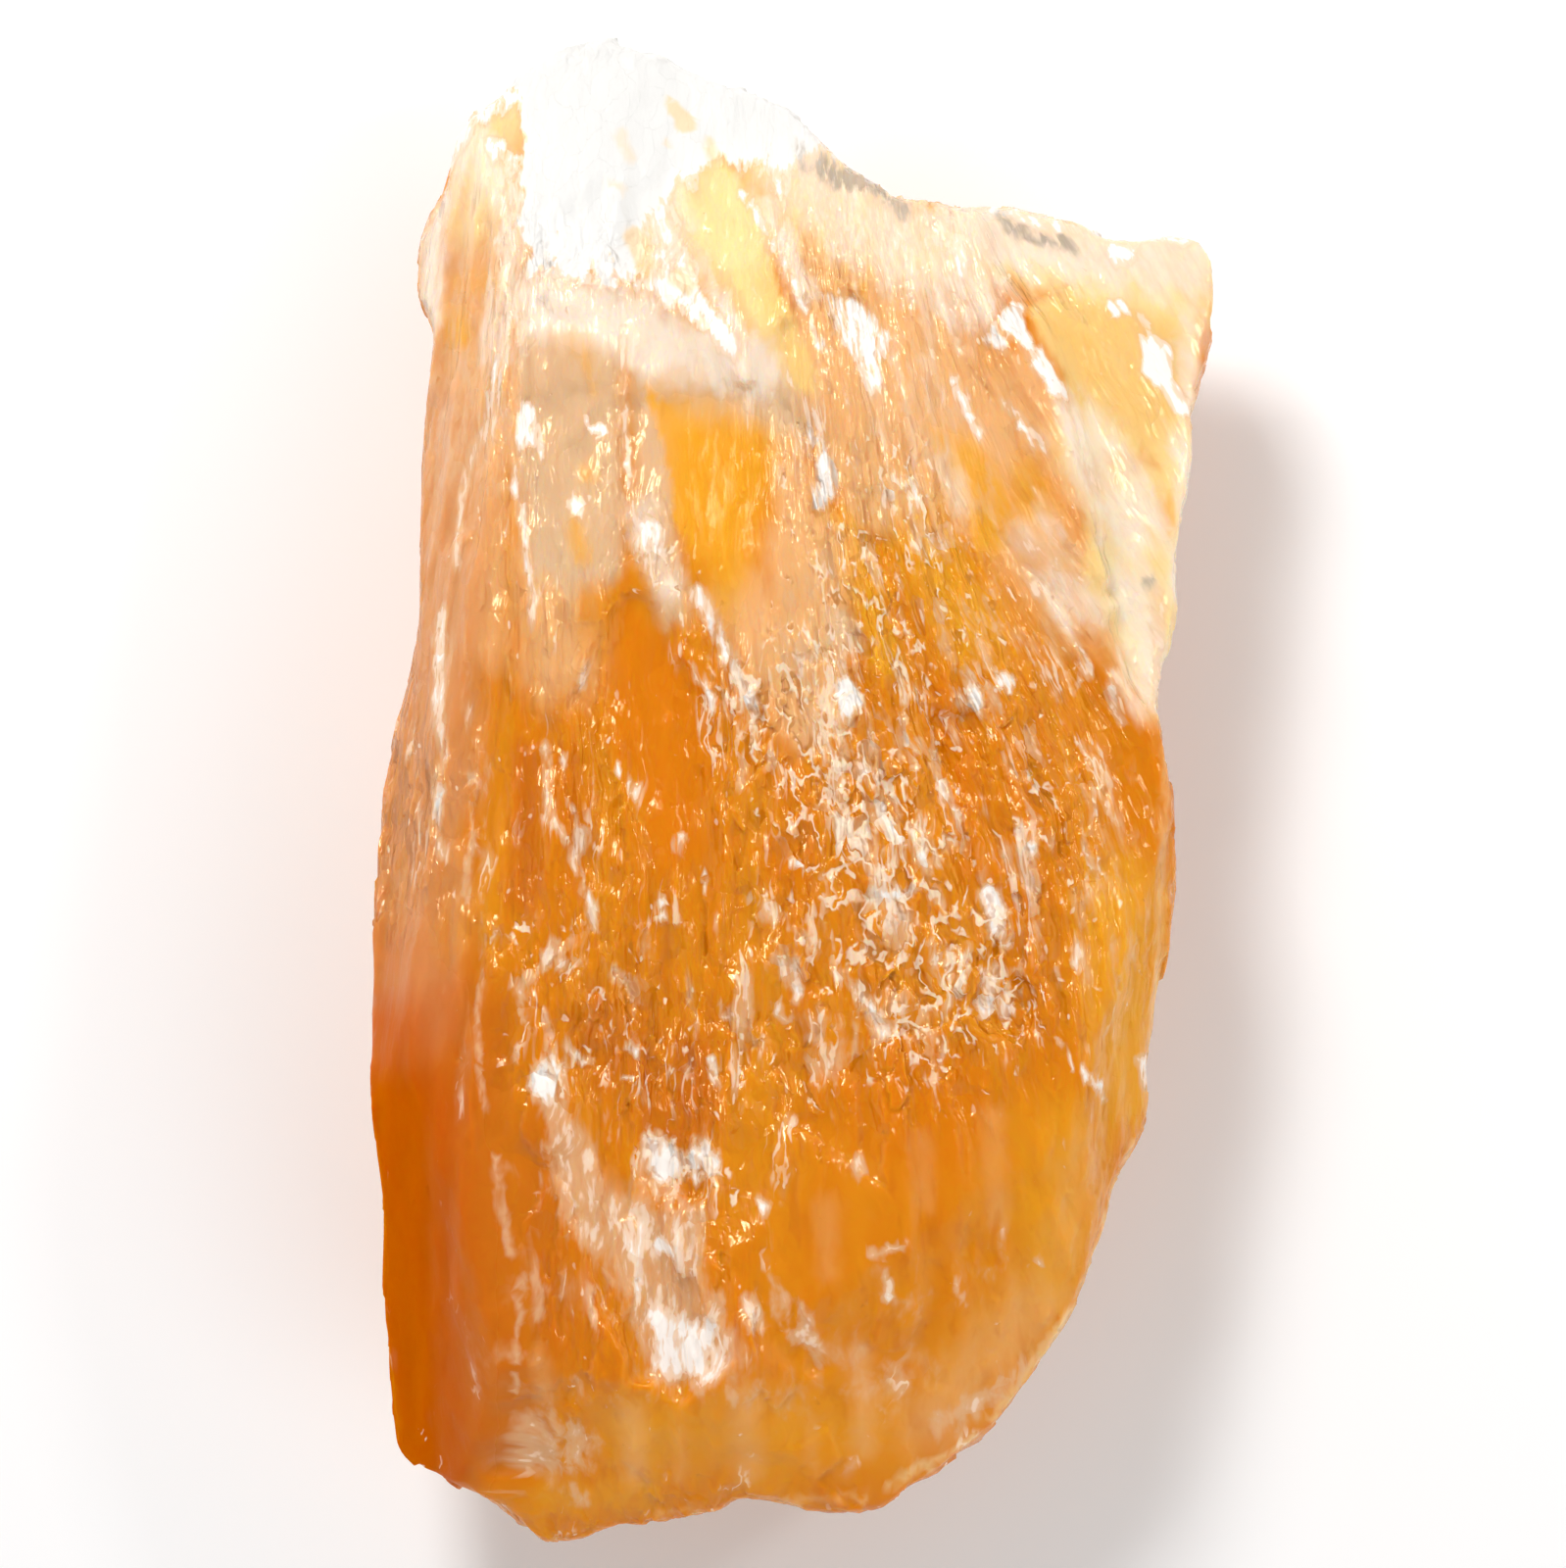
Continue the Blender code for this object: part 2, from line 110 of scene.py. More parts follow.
# Marks on the front. Each is a soft stroke through some (x, y) points, or a shape with some
# (x, y) corners. Its last two numbers are its reach, or the softness of its edge, and its
# strength. Frost is where the surface is broken and looks white. Haze is wide, faint frost.
FROST_SHAPES = [
    # Under the white end
    ((-8.7, 25.4), (-6.8, 26.0), (-5.2, 25.9), (-3.9, 24.0), (-2.6, 22.6), (-3.0, 21.2), (-4.2, 22.6),
     (-5.8, 23.9), (-7.2, 24.6), 0.25, 1.3),
    ((-9.2, 30.5), (-6.4, 30.4), (-5.0, 27.6), (-3.9, 25.2), (-5.0, 25.4), (-8.6, 25.2), 0.6, 0.9),
    ((-15.9, 33.2), (-14.9, 33.2), (-14.9, 32.0), (-15.7, 31.8), 0.3, 1.25),
    ((-14.1, 19.7), (-13.2, 19.5), (-12.6, 17.0), (-12.8, 16.2), (-13.3, 16.8), (-14.5, 16.8), 0.25, 1.1),
    ((-11.2, 19.0), (-10.2, 18.5), (-9.2, 18.2), (-10.2, 17.4), (-10.7, 18.0), 0.15, 1.3),
    ((-11.3, 14.9), (-10.3, 14.4), (-10.8, 13.2), (-11.6, 13.8), 0.2, 1.1),
    ((-8.6, 14.0), (-7.0, 13.6), (-6.0, 12.0), (-6.0, 9.8), (-7.4, 10.0), (-8.2, 11.6), 0.4, 1.04),
    # Upper middle
    ((1.2, 25.0), (2.3, 25.1), (3.7, 24.3), (4.9, 23.0), (4.9, 21.8), (4.4, 20.0), (3.6, 19.6), (3.0, 21.6),
     (2.4, 22.2), (1.7, 24.0), 0.25, 1.15),
    ((0.4, 19.2), (1.0, 18.8), (2.0, 17.0), (2.3, 15.3), (1.9, 14.0), (0.9, 13.8), (0.9, 16.4), (0.6, 17.6),
     0.25, 0.98),
    ((4.0, 15.8), (5.0, 16.3), (6.2, 15.6), (7.0, 14.2), (6.2, 13.6), (5.4, 14.6), (4.6, 13.4), (4.1, 14.6),
     0.3, 0.8),
    ((7.9, 28.4), (9.4, 28.6), (9.2, 26.2), (9.0, 24.2), (8.2, 24.4), (7.6, 26.0), 0.5, 0.95),
    ((4.0, 30.0), (6.0, 29.2), (6.6, 27.4), (5.0, 27.0), (4.2, 28.0), 0.6, 0.8),
    # Upper right
    ((10.4, 23.5), (11.4, 24.8), (12.0, 24.4), (12.2, 22.8), (13.3, 21.2), (14.1, 19.9), (13.3, 19.8),
     (12.5, 20.9), (11.6, 22.5), (10.8, 23.2), 0.2, 1.5),
    ((18.0, 23.2), (19.4, 22.8), (19.7, 21.2), (18.9, 20.2), (18.0, 21.4), 0.3, 1.5),
    ((17.6, 24.0), (18.2, 24.1), (19.0, 22.6), (18.2, 22.4), 0.3, 0.9),
    ((19.0, 20.9), (19.5, 21.1), (20.6, 19.4), (20.4, 18.6), (19.5, 19.4), 0.25, 1.5),
    ((15.2, 17.4), (17.6, 17.2), (18.0, 16.0), (16.8, 14.4), (15.2, 14.4), (14.8, 16.0), 0.6, 0.66),
    ((11.2, 13.2), (12.2, 11.4), (13.4, 10.8), (15.2, 11.3), (14.8, 12.4), (13.2, 12.0), 0.35, 0.78),
    ((11.7, 10.3), (12.8, 10.6), (14.0, 9.8), (13.0, 9.2), (11.8, 9.4), 0.35, 0.72),
    ((14.2, 7.6), (14.8, 7.3), (15.5, 6.0), (15.4, 5.1), (14.6, 5.0), (14.6, 6.2), 0.2, 1.15),
    # Middle
    ((8.2, 4.8), (9.0, 5.1), (9.8, 4.4), (9.5, 3.2), (8.6, 3.1), (8.1, 3.8), 0.25, 0.98),
    ((8.0, -1.0), (8.8, -0.8), (9.2, -1.8), (8.4, -2.2), (7.8, -1.8), 0.35, 0.8),
    ((6.0, -3.4), (7.4, -3.4), (7.7, -4.7), (6.9, -4.8), 0.2, 0.95),
    ((4.3, -3.2), (5.4, -3.2), (5.8, -3.9), (5.2, -4.6), (4.4, -4.2), 0.3, 0.92),
    ((4.2, -5.4), (5.6, -5.0), (7.2, -4.8), (6.6, -5.8), (5.2, -6.2), (4.4, -6.0), 0.3, 0.92),
    ((9.4, -5.6), (10.2, -5.4), (10.9, -6.6), (11.3, -8.4), (10.9, -9.2), (10.2, -8.2), (9.8, -6.8),
     0.25, 1.2),
    ((9.4, -9.4), (11.6, -9.2), (11.9, -11.8), (11.0, -12.4), (9.9, -12.6), (9.2, -11.6), 0.3, 0.95),
    ((-14.9, -10.2), (-14.2, -10.2), (-13.0, -9.0), (-12.4, -7.7), (-11.3, -8.1), (-11.8, -9.6),
     (-13.0, -9.8), (-13.7, -10.6), (-13.9, -12.0), (-14.4, -11.8), 0.25, 0.85),
    ((-9.8, -8.8), (-9.2, -9.6), (-8.2, -9.4), (-7.8, -11.4), (-8.0, -12.6), (-8.8, -12.2), (-8.9, -10.6),
     (-9.6, -10.0), 0.3, 0.68),
    # The frosted band at the lower left, its head and its foot
    ((-12.0, -13.3), (-11.7, -15.0), (-10.7, -17.2), (-9.9, -19.2), (-9.3, -21.0), (-7.4, -21.4),
     (-5.6, -21.8), (-4.8, -23.0), (-4.4, -25.0), (-3.6, -26.6), (-3.4, -28.8), (-3.8, -30.4),
     (-4.6, -30.8), (-7.2, -30.3), (-7.9, -28.8), (-8.8, -26.6), (-9.9, -24.6), (-11.4, -23.2),
     (-12.5, -21.2), (-12.8, -18.0), (-13.6, -15.8), (-13.2, -14.4), 0.6, 0.66),
    ((-12.1, -13.3), (-11.8, -15.0), (-12.4, -16.8), (-13.6, -15.8), (-13.3, -14.6), 0.25, 1.15),
    ((-8.5, -25.6), (-7.4, -26.6), (-6.0, -27.2), (-4.6, -27.4), (-3.9, -26.2), (-3.3, -28.6), (-3.7, -30.4),
     (-4.6, -30.8), (-7.2, -30.4), (-7.9, -28.8), 0.6, 1.16),
    ((-9.2, -22.6), (-8.4, -23.0), (-7.6, -26.2), (-8.6, -26.2), 0.4, 0.95),
    ((-7.6, -18.1), (-6.8, -18.0), (-6.2, -19.0), (-5.2, -18.7), (-4.4, -18.5), (-3.8, -19.4), (-4.3, -20.6),
     (-5.0, -20.9), (-6.0, -20.2), (-6.4, -21.0), (-7.1, -20.8), (-7.7, -19.8), 0.25, 0.92),
    ((-3.0, -26.2), (-2.0, -26.0), (-1.5, -27.2), (-1.5, -28.0), (-2.6, -28.1), 0.25, 0.7),
    ((-1.4, -25.2), (-0.4, -25.6), (0.6, -27.0), (1.4, -29.0), (1.9, -30.2), (0.8, -29.6), (-0.4, -28.6),
     (-1.2, -27.0), 0.3, 0.64),
    ((-15.0, -33.4), (-13.8, -32.2), (-12.2, -31.8), (-10.4, -32.6), (-9.8, -34.2), (-10.6, -35.6),
     (-12.4, -36.0), (-14.8, -35.0), 0.7, 0.47),
]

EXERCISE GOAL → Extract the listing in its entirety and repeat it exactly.

TASK RESPONSE →
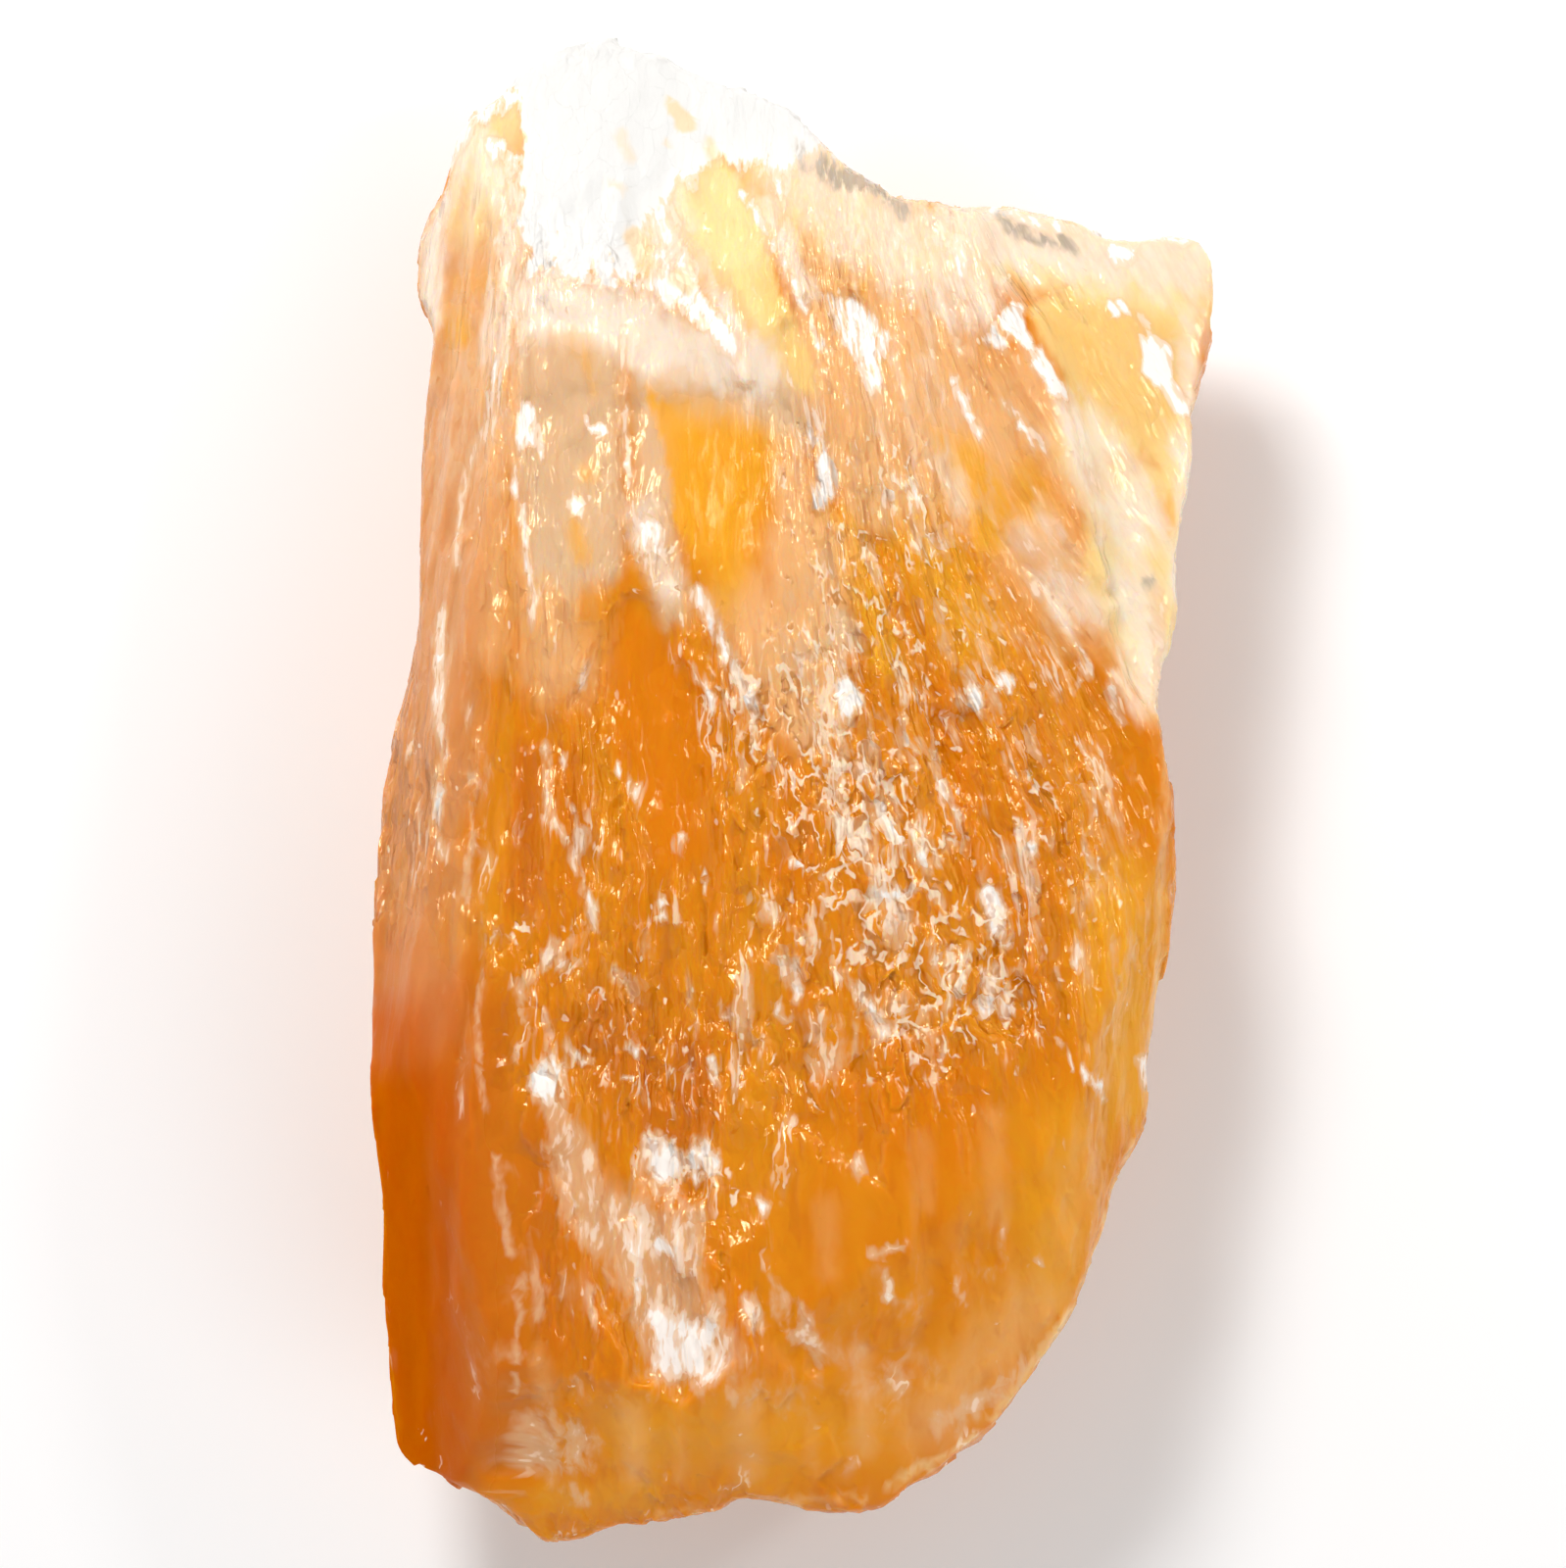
Continue the Blender code for this object: part 2, from line 110 of scene.py. More parts follow.
# Marks on the front. Each is a soft stroke through some (x, y) points, or a shape with some
# (x, y) corners. Its last two numbers are its reach, or the softness of its edge, and its
# strength. Frost is where the surface is broken and looks white. Haze is wide, faint frost.
FROST_SHAPES = [
    # Under the white end
    ((-8.7, 25.4), (-6.8, 26.0), (-5.2, 25.9), (-3.9, 24.0), (-2.6, 22.6), (-3.0, 21.2), (-4.2, 22.6),
     (-5.8, 23.9), (-7.2, 24.6), 0.25, 1.3),
    ((-9.2, 30.5), (-6.4, 30.4), (-5.0, 27.6), (-3.9, 25.2), (-5.0, 25.4), (-8.6, 25.2), 0.6, 0.9),
    ((-15.9, 33.2), (-14.9, 33.2), (-14.9, 32.0), (-15.7, 31.8), 0.3, 1.25),
    ((-14.1, 19.7), (-13.2, 19.5), (-12.6, 17.0), (-12.8, 16.2), (-13.3, 16.8), (-14.5, 16.8), 0.25, 1.1),
    ((-11.2, 19.0), (-10.2, 18.5), (-9.2, 18.2), (-10.2, 17.4), (-10.7, 18.0), 0.15, 1.3),
    ((-11.3, 14.9), (-10.3, 14.4), (-10.8, 13.2), (-11.6, 13.8), 0.2, 1.1),
    ((-8.6, 14.0), (-7.0, 13.6), (-6.0, 12.0), (-6.0, 9.8), (-7.4, 10.0), (-8.2, 11.6), 0.4, 1.04),
    # Upper middle
    ((1.2, 25.0), (2.3, 25.1), (3.7, 24.3), (4.9, 23.0), (4.9, 21.8), (4.4, 20.0), (3.6, 19.6), (3.0, 21.6),
     (2.4, 22.2), (1.7, 24.0), 0.25, 1.15),
    ((0.4, 19.2), (1.0, 18.8), (2.0, 17.0), (2.3, 15.3), (1.9, 14.0), (0.9, 13.8), (0.9, 16.4), (0.6, 17.6),
     0.25, 0.98),
    ((4.0, 15.8), (5.0, 16.3), (6.2, 15.6), (7.0, 14.2), (6.2, 13.6), (5.4, 14.6), (4.6, 13.4), (4.1, 14.6),
     0.3, 0.8),
    ((7.9, 28.4), (9.4, 28.6), (9.2, 26.2), (9.0, 24.2), (8.2, 24.4), (7.6, 26.0), 0.5, 0.95),
    ((4.0, 30.0), (6.0, 29.2), (6.6, 27.4), (5.0, 27.0), (4.2, 28.0), 0.6, 0.8),
    # Upper right
    ((10.4, 23.5), (11.4, 24.8), (12.0, 24.4), (12.2, 22.8), (13.3, 21.2), (14.1, 19.9), (13.3, 19.8),
     (12.5, 20.9), (11.6, 22.5), (10.8, 23.2), 0.2, 1.5),
    ((18.0, 23.2), (19.4, 22.8), (19.7, 21.2), (18.9, 20.2), (18.0, 21.4), 0.3, 1.5),
    ((17.6, 24.0), (18.2, 24.1), (19.0, 22.6), (18.2, 22.4), 0.3, 0.9),
    ((19.0, 20.9), (19.5, 21.1), (20.6, 19.4), (20.4, 18.6), (19.5, 19.4), 0.25, 1.5),
    ((15.2, 17.4), (17.6, 17.2), (18.0, 16.0), (16.8, 14.4), (15.2, 14.4), (14.8, 16.0), 0.6, 0.66),
    ((11.2, 13.2), (12.2, 11.4), (13.4, 10.8), (15.2, 11.3), (14.8, 12.4), (13.2, 12.0), 0.35, 0.78),
    ((11.7, 10.3), (12.8, 10.6), (14.0, 9.8), (13.0, 9.2), (11.8, 9.4), 0.35, 0.72),
    ((14.2, 7.6), (14.8, 7.3), (15.5, 6.0), (15.4, 5.1), (14.6, 5.0), (14.6, 6.2), 0.2, 1.15),
    # Middle
    ((8.2, 4.8), (9.0, 5.1), (9.8, 4.4), (9.5, 3.2), (8.6, 3.1), (8.1, 3.8), 0.25, 0.98),
    ((8.0, -1.0), (8.8, -0.8), (9.2, -1.8), (8.4, -2.2), (7.8, -1.8), 0.35, 0.8),
    ((6.0, -3.4), (7.4, -3.4), (7.7, -4.7), (6.9, -4.8), 0.2, 0.95),
    ((4.3, -3.2), (5.4, -3.2), (5.8, -3.9), (5.2, -4.6), (4.4, -4.2), 0.3, 0.92),
    ((4.2, -5.4), (5.6, -5.0), (7.2, -4.8), (6.6, -5.8), (5.2, -6.2), (4.4, -6.0), 0.3, 0.92),
    ((9.4, -5.6), (10.2, -5.4), (10.9, -6.6), (11.3, -8.4), (10.9, -9.2), (10.2, -8.2), (9.8, -6.8),
     0.25, 1.2),
    ((9.4, -9.4), (11.6, -9.2), (11.9, -11.8), (11.0, -12.4), (9.9, -12.6), (9.2, -11.6), 0.3, 0.95),
    ((-14.9, -10.2), (-14.2, -10.2), (-13.0, -9.0), (-12.4, -7.7), (-11.3, -8.1), (-11.8, -9.6),
     (-13.0, -9.8), (-13.7, -10.6), (-13.9, -12.0), (-14.4, -11.8), 0.25, 0.85),
    ((-9.8, -8.8), (-9.2, -9.6), (-8.2, -9.4), (-7.8, -11.4), (-8.0, -12.6), (-8.8, -12.2), (-8.9, -10.6),
     (-9.6, -10.0), 0.3, 0.68),
    # The frosted band at the lower left, its head and its foot
    ((-12.0, -13.3), (-11.7, -15.0), (-10.7, -17.2), (-9.9, -19.2), (-9.3, -21.0), (-7.4, -21.4),
     (-5.6, -21.8), (-4.8, -23.0), (-4.4, -25.0), (-3.6, -26.6), (-3.4, -28.8), (-3.8, -30.4),
     (-4.6, -30.8), (-7.2, -30.3), (-7.9, -28.8), (-8.8, -26.6), (-9.9, -24.6), (-11.4, -23.2),
     (-12.5, -21.2), (-12.8, -18.0), (-13.6, -15.8), (-13.2, -14.4), 0.6, 0.66),
    ((-12.1, -13.3), (-11.8, -15.0), (-12.4, -16.8), (-13.6, -15.8), (-13.3, -14.6), 0.25, 1.15),
    ((-8.5, -25.6), (-7.4, -26.6), (-6.0, -27.2), (-4.6, -27.4), (-3.9, -26.2), (-3.3, -28.6), (-3.7, -30.4),
     (-4.6, -30.8), (-7.2, -30.4), (-7.9, -28.8), 0.6, 1.16),
    ((-9.2, -22.6), (-8.4, -23.0), (-7.6, -26.2), (-8.6, -26.2), 0.4, 0.95),
    ((-7.6, -18.1), (-6.8, -18.0), (-6.2, -19.0), (-5.2, -18.7), (-4.4, -18.5), (-3.8, -19.4), (-4.3, -20.6),
     (-5.0, -20.9), (-6.0, -20.2), (-6.4, -21.0), (-7.1, -20.8), (-7.7, -19.8), 0.25, 0.92),
    ((-3.0, -26.2), (-2.0, -26.0), (-1.5, -27.2), (-1.5, -28.0), (-2.6, -28.1), 0.25, 0.7),
    ((-1.4, -25.2), (-0.4, -25.6), (0.6, -27.0), (1.4, -29.0), (1.9, -30.2), (0.8, -29.6), (-0.4, -28.6),
     (-1.2, -27.0), 0.3, 0.64),
    ((-15.0, -33.4), (-13.8, -32.2), (-12.2, -31.8), (-10.4, -32.6), (-9.8, -34.2), (-10.6, -35.6),
     (-12.4, -36.0), (-14.8, -35.0), 0.7, 0.47),
]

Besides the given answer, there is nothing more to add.